閱讀30 返回首頁    go 阿裏雲 go 技術社區[雲棲]


Catalyst 優化邏輯執行計劃規則

Optimizer

本文分析Catalyst Optimize部分實現的對邏輯執行計劃(LogicalPlan)的處理規則


Optimizer處理的是LogicalPlan對象。

Optimizer的batches如下:
object Optimizer extends RuleExecutor[LogicalPlan] {
  val batches =
    Batch("ConstantFolding", Once,
      ConstantFolding, // 可靜態分析的常量表達式
      BooleanSimplification, // 布爾表達式提前短路
      SimplifyFilters, // 簡化過濾操作(false, true, null)
      SimplifyCasts) :: // 簡化轉換(對象所屬類已經是Cast目標類)
    Batch("Filter Pushdown", Once,
      CombineFilters, // 相鄰(上下級)Filter操作合並
      PushPredicateThroughProject, // 映射操作中的Filter謂詞下推
      PushPredicateThroughInnerJoin) :: Nil // inner join操作謂詞下推
}

這是4.1號最新的Catalyst  Optimizer的代碼。


ConstantFolding 

把可以靜態分析出結果的表達式替換成Literal表達式。

object ConstantFolding extends Rule[LogicalPlan] {
  def apply(plan: LogicalPlan): LogicalPlan = plan transform {
    case q: LogicalPlan => q transformExpressionsDown {
      // Skip redundant folding of literals.
      case l: Literal => l
      case e if e.foldable => Literal(e.apply(null), e.dataType)
    }
  }
}

Literal能處理的類型包括Int, Long, Double, Float, Byte,Short, String, Boolean, null。這些類型分別對應的是Catalyst框架的DataType,包括IntegerType, LongType, DoubleType,FloatType, ByteType, ShortType, StringType, BooleanType, NullType。

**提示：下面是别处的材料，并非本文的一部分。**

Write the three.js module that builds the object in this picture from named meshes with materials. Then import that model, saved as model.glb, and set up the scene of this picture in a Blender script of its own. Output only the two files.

普通的Literal是不可變的,還有一個可變的MutalLiteral類,有update方法可以改變裏麵的value。


BooleanSimplification 

提前短路可以短路的布爾表達式

object BooleanSimplification extends Rule[LogicalPlan] {
  def apply(plan: LogicalPlan): LogicalPlan = plan transform {
    case q: LogicalPlan => q transformExpressionsUp {
      case and @ And(left, right) =>
        (left, right) match {
          case (Literal(true, BooleanType), r) => r
          case (l, Literal(true, BooleanType)) => l
          case (Literal(false, BooleanType), _) => Literal(false)
          case (_, Literal(false, BooleanType)) => Literal(false)
          case (_, _) => and
        }

      case or @ Or(left, right) =>
        (left, right) match {
          case (Literal(true, BooleanType), _) => Literal(true)
          case (_, Literal(true, BooleanType)) => Literal(true)
          case (Literal(false, BooleanType), r) => r
          case (l, Literal(false, BooleanType)) => l
          case (_, _) => or
        }
    }
  }
}

SimplifyFilters 

提前處理可以被判斷的過濾操作

object SimplifyFilters extends Rule[LogicalPlan] {
  def apply(plan: LogicalPlan): LogicalPlan = plan transform {
    case Filter(Literal(true, BooleanType), child) =>
      child
    case Filter(Literal(null, _), child) =>
      LocalRelation(child.output)
    case Filter(Literal(false, BooleanType), child) =>
      LocalRelation(child.output)
  }
}

SimplifyCasts 

把已經是目標類的Cast表達式替換掉

object SimplifyCasts extends Rule[LogicalPlan] {
  def apply(plan: LogicalPlan): LogicalPlan = plan transformAllExpressions {
    case Cast(e, dataType) if e.dataType == dataType => e
  }
}

CombineFilters 

相鄰都是過濾操作的話,把兩個過濾操作合起來。相鄰指的是上下兩級。

object CombineFilters extends Rule[LogicalPlan] {
  def apply(plan: LogicalPlan): LogicalPlan = plan transform {
    case ff @ Filter(fc, nf @ Filter(nc, grandChild)) => Filter(And(nc, fc), grandChild)
  }
}

PushPredicateThroughProject 

把Project操作中的過濾操作下推。這一步裏順帶做了別名轉換的操作(認為開銷不大的前提下)。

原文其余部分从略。